ENTRIES PROVIDED:
╔══

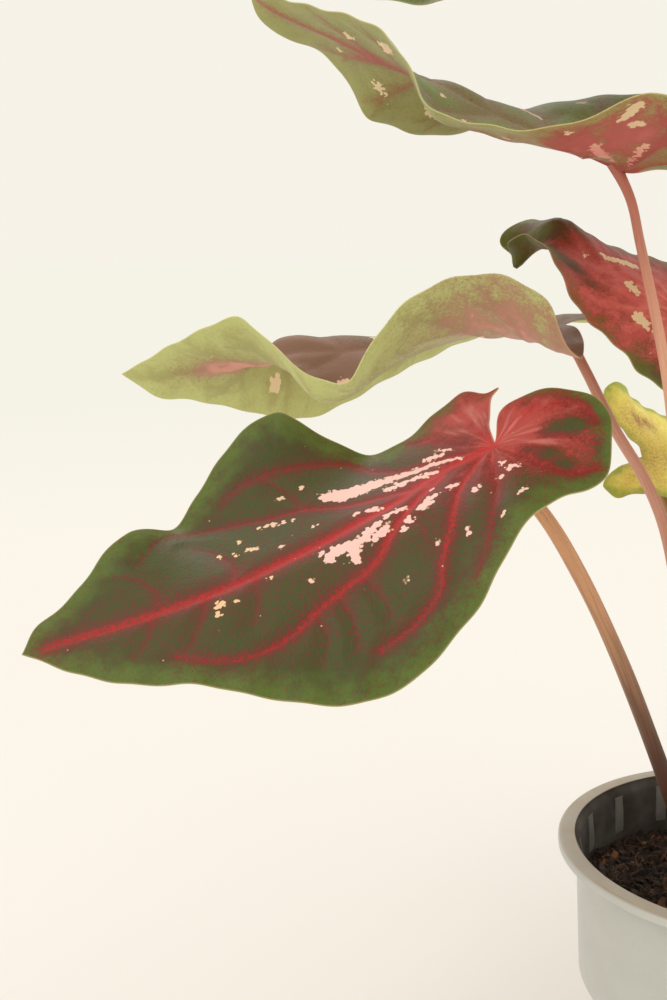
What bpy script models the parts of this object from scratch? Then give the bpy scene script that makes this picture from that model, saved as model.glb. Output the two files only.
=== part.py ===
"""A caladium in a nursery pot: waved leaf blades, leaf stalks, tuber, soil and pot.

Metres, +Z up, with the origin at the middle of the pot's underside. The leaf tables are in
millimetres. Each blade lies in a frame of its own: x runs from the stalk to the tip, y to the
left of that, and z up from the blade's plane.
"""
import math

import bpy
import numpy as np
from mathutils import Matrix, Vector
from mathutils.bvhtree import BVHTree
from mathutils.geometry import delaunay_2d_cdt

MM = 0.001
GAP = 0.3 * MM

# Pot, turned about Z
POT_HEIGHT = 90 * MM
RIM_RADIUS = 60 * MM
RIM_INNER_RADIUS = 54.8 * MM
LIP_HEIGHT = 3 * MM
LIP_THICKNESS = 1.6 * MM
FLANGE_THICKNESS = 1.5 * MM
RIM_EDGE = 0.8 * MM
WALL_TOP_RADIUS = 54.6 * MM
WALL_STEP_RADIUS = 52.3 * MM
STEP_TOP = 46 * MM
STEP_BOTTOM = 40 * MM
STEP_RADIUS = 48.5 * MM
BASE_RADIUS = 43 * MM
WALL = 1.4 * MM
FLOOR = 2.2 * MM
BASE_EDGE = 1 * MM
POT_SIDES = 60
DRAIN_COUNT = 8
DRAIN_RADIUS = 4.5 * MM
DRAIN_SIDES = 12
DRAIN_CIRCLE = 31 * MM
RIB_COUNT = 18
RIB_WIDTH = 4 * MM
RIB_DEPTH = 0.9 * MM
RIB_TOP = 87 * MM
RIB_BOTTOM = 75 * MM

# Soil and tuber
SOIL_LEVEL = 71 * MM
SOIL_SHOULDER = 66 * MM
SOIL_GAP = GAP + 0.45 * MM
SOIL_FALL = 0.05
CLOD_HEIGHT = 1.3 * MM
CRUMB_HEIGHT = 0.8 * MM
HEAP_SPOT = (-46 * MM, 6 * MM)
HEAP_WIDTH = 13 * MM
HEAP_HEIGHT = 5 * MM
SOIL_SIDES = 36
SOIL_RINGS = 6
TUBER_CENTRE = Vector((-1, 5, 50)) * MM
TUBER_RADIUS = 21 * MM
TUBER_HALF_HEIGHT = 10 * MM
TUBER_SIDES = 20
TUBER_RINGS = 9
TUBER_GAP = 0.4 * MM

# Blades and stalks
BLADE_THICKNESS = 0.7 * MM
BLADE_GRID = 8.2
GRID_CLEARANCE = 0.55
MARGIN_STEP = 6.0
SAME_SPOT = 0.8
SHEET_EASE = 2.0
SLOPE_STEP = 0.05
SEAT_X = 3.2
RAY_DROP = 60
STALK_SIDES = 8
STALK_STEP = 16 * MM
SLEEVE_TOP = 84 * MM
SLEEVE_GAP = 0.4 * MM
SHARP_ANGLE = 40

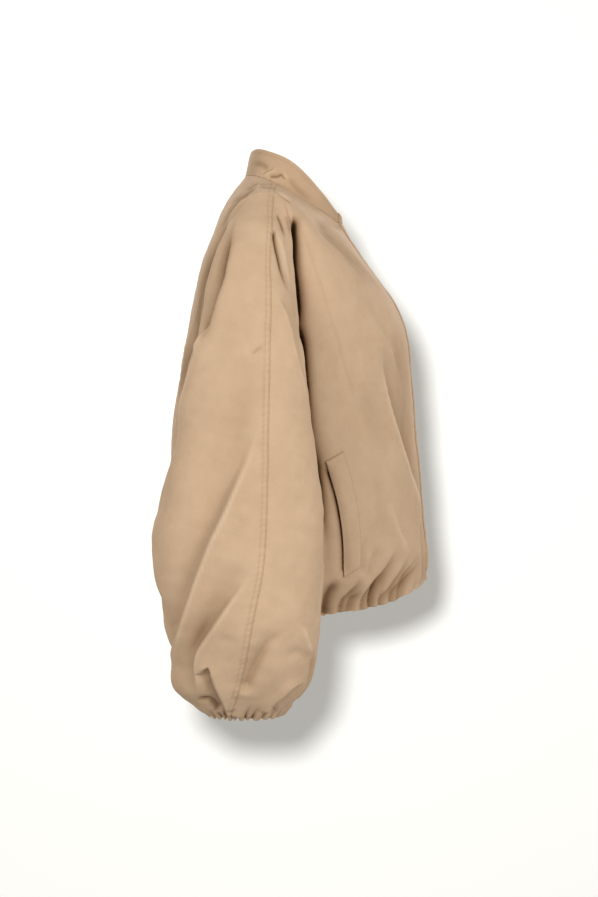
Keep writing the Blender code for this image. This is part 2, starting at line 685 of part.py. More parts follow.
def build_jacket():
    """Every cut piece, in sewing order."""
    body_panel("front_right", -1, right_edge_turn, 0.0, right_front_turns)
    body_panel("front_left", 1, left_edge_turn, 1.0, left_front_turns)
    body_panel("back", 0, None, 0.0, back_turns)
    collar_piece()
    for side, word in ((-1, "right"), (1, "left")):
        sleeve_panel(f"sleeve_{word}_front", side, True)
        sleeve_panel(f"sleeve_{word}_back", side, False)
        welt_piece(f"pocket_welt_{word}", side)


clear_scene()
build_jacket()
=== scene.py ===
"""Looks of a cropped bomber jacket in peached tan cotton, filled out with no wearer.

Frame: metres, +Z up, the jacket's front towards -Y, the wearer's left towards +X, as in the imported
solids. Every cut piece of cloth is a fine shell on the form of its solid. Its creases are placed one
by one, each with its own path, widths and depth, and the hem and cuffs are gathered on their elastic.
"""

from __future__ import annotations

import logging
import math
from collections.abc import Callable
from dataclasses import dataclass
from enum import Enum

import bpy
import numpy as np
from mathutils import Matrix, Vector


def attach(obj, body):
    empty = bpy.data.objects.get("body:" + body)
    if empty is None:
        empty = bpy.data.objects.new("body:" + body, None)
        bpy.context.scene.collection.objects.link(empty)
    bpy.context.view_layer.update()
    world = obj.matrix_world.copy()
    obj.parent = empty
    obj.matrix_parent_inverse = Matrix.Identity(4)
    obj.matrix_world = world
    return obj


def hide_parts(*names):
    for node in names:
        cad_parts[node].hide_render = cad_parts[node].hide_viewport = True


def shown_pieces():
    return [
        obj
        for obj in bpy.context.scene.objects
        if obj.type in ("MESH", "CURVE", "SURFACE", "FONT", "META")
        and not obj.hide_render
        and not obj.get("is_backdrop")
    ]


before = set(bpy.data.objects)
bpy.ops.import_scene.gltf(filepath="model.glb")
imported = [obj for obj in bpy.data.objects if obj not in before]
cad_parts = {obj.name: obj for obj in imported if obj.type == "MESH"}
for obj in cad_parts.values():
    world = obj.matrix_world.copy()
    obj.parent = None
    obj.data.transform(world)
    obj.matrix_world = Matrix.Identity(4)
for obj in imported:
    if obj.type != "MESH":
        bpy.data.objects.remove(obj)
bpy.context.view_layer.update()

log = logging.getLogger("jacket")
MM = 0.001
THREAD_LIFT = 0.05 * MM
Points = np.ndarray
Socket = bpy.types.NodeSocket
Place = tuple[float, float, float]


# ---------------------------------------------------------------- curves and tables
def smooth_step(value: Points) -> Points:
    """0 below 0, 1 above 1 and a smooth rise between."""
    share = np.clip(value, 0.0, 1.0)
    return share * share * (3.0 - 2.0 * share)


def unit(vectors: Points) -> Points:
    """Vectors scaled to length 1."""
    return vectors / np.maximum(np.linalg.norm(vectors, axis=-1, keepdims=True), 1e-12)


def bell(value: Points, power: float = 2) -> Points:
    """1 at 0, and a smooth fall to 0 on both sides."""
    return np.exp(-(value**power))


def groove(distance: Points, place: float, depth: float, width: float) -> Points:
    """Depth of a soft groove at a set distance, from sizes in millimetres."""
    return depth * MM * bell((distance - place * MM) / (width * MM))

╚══

GIVEN PROBLEM: Exactly as shown above, return every record.

RESPONSE:
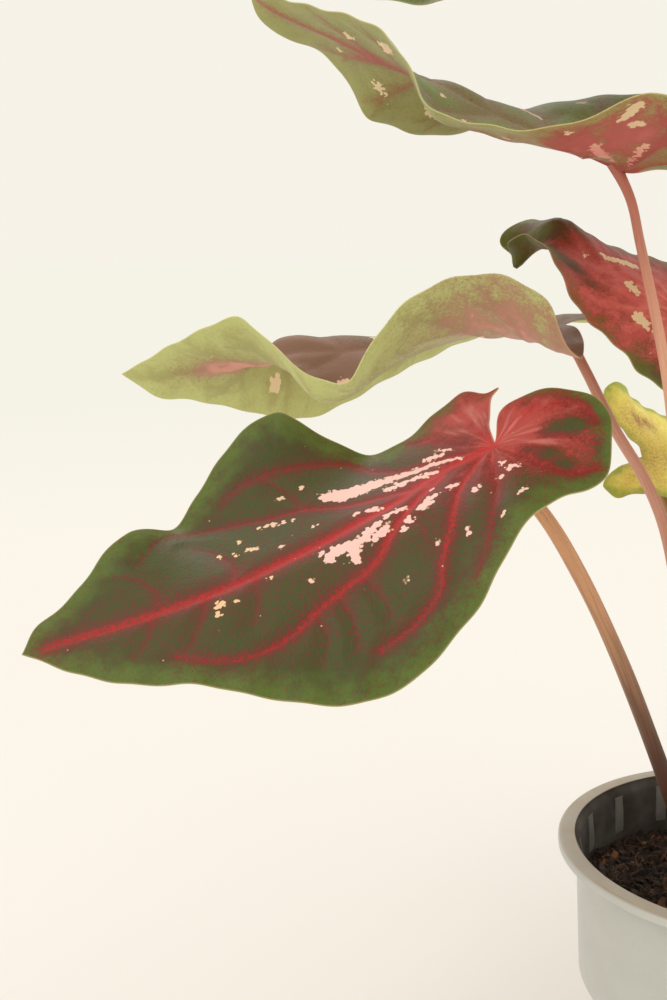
What bpy script models the parts of this object from scratch? Then give the bpy scene script that makes this picture from that model, saved as model.glb. Output the two files only.
=== part.py ===
"""A caladium in a nursery pot: waved leaf blades, leaf stalks, tuber, soil and pot.

Metres, +Z up, with the origin at the middle of the pot's underside. The leaf tables are in
millimetres. Each blade lies in a frame of its own: x runs from the stalk to the tip, y to the
left of that, and z up from the blade's plane.
"""
import math

import bpy
import numpy as np
from mathutils import Matrix, Vector
from mathutils.bvhtree import BVHTree
from mathutils.geometry import delaunay_2d_cdt

MM = 0.001
GAP = 0.3 * MM

# Pot, turned about Z
POT_HEIGHT = 90 * MM
RIM_RADIUS = 60 * MM
RIM_INNER_RADIUS = 54.8 * MM
LIP_HEIGHT = 3 * MM
LIP_THICKNESS = 1.6 * MM
FLANGE_THICKNESS = 1.5 * MM
RIM_EDGE = 0.8 * MM
WALL_TOP_RADIUS = 54.6 * MM
WALL_STEP_RADIUS = 52.3 * MM
STEP_TOP = 46 * MM
STEP_BOTTOM = 40 * MM
STEP_RADIUS = 48.5 * MM
BASE_RADIUS = 43 * MM
WALL = 1.4 * MM
FLOOR = 2.2 * MM
BASE_EDGE = 1 * MM
POT_SIDES = 60
DRAIN_COUNT = 8
DRAIN_RADIUS = 4.5 * MM
DRAIN_SIDES = 12
DRAIN_CIRCLE = 31 * MM
RIB_COUNT = 18
RIB_WIDTH = 4 * MM
RIB_DEPTH = 0.9 * MM
RIB_TOP = 87 * MM
RIB_BOTTOM = 75 * MM

# Soil and tuber
SOIL_LEVEL = 71 * MM
SOIL_SHOULDER = 66 * MM
SOIL_GAP = GAP + 0.45 * MM
SOIL_FALL = 0.05
CLOD_HEIGHT = 1.3 * MM
CRUMB_HEIGHT = 0.8 * MM
HEAP_SPOT = (-46 * MM, 6 * MM)
HEAP_WIDTH = 13 * MM
HEAP_HEIGHT = 5 * MM
SOIL_SIDES = 36
SOIL_RINGS = 6
TUBER_CENTRE = Vector((-1, 5, 50)) * MM
TUBER_RADIUS = 21 * MM
TUBER_HALF_HEIGHT = 10 * MM
TUBER_SIDES = 20
TUBER_RINGS = 9
TUBER_GAP = 0.4 * MM

# Blades and stalks
BLADE_THICKNESS = 0.7 * MM
BLADE_GRID = 8.2
GRID_CLEARANCE = 0.55
MARGIN_STEP = 6.0
SAME_SPOT = 0.8
SHEET_EASE = 2.0
SLOPE_STEP = 0.05
SEAT_X = 3.2
RAY_DROP = 60
STALK_SIDES = 8
STALK_STEP = 16 * MM
SLEEVE_TOP = 84 * MM
SLEEVE_GAP = 0.4 * MM
SHARP_ANGLE = 40

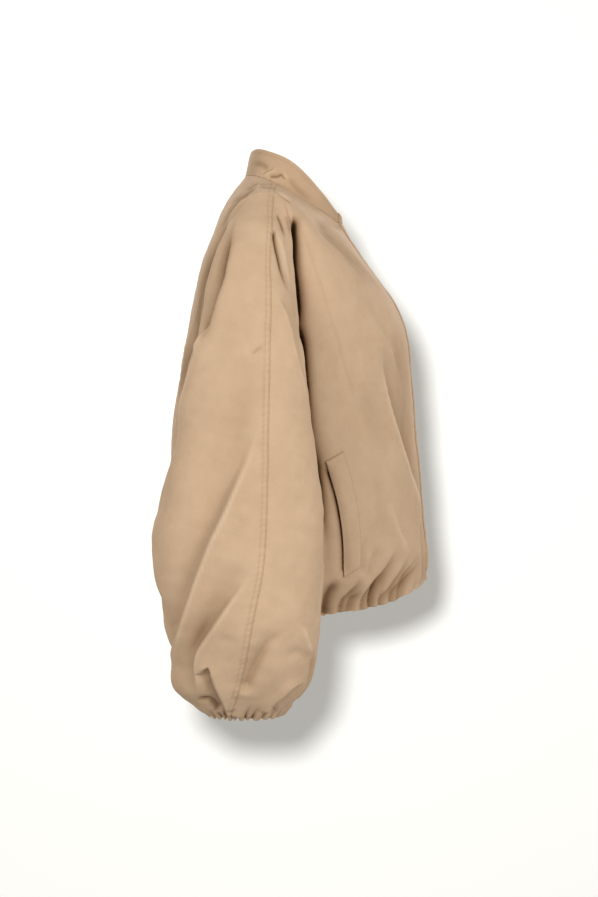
Keep writing the Blender code for this image. This is part 2, starting at line 685 of part.py. More parts follow.
def build_jacket():
    """Every cut piece, in sewing order."""
    body_panel("front_right", -1, right_edge_turn, 0.0, right_front_turns)
    body_panel("front_left", 1, left_edge_turn, 1.0, left_front_turns)
    body_panel("back", 0, None, 0.0, back_turns)
    collar_piece()
    for side, word in ((-1, "right"), (1, "left")):
        sleeve_panel(f"sleeve_{word}_front", side, True)
        sleeve_panel(f"sleeve_{word}_back", side, False)
        welt_piece(f"pocket_welt_{word}", side)


clear_scene()
build_jacket()
=== scene.py ===
"""Looks of a cropped bomber jacket in peached tan cotton, filled out with no wearer.

Frame: metres, +Z up, the jacket's front towards -Y, the wearer's left towards +X, as in the imported
solids. Every cut piece of cloth is a fine shell on the form of its solid. Its creases are placed one
by one, each with its own path, widths and depth, and the hem and cuffs are gathered on their elastic.
"""

from __future__ import annotations

import logging
import math
from collections.abc import Callable
from dataclasses import dataclass
from enum import Enum

import bpy
import numpy as np
from mathutils import Matrix, Vector


def attach(obj, body):
    empty = bpy.data.objects.get("body:" + body)
    if empty is None:
        empty = bpy.data.objects.new("body:" + body, None)
        bpy.context.scene.collection.objects.link(empty)
    bpy.context.view_layer.update()
    world = obj.matrix_world.copy()
    obj.parent = empty
    obj.matrix_parent_inverse = Matrix.Identity(4)
    obj.matrix_world = world
    return obj


def hide_parts(*names):
    for node in names:
        cad_parts[node].hide_render = cad_parts[node].hide_viewport = True


def shown_pieces():
    return [
        obj
        for obj in bpy.context.scene.objects
        if obj.type in ("MESH", "CURVE", "SURFACE", "FONT", "META")
        and not obj.hide_render
        and not obj.get("is_backdrop")
    ]


before = set(bpy.data.objects)
bpy.ops.import_scene.gltf(filepath="model.glb")
imported = [obj for obj in bpy.data.objects if obj not in before]
cad_parts = {obj.name: obj for obj in imported if obj.type == "MESH"}
for obj in cad_parts.values():
    world = obj.matrix_world.copy()
    obj.parent = None
    obj.data.transform(world)
    obj.matrix_world = Matrix.Identity(4)
for obj in imported:
    if obj.type != "MESH":
        bpy.data.objects.remove(obj)
bpy.context.view_layer.update()

log = logging.getLogger("jacket")
MM = 0.001
THREAD_LIFT = 0.05 * MM
Points = np.ndarray
Socket = bpy.types.NodeSocket
Place = tuple[float, float, float]


# ---------------------------------------------------------------- curves and tables
def smooth_step(value: Points) -> Points:
    """0 below 0, 1 above 1 and a smooth rise between."""
    share = np.clip(value, 0.0, 1.0)
    return share * share * (3.0 - 2.0 * share)


def unit(vectors: Points) -> Points:
    """Vectors scaled to length 1."""
    return vectors / np.maximum(np.linalg.norm(vectors, axis=-1, keepdims=True), 1e-12)


def bell(value: Points, power: float = 2) -> Points:
    """1 at 0, and a smooth fall to 0 on both sides."""
    return np.exp(-(value**power))


def groove(distance: Points, place: float, depth: float, width: float) -> Points:
    """Depth of a soft groove at a set distance, from sizes in millimetres."""
    return depth * MM * bell((distance - place * MM) / (width * MM))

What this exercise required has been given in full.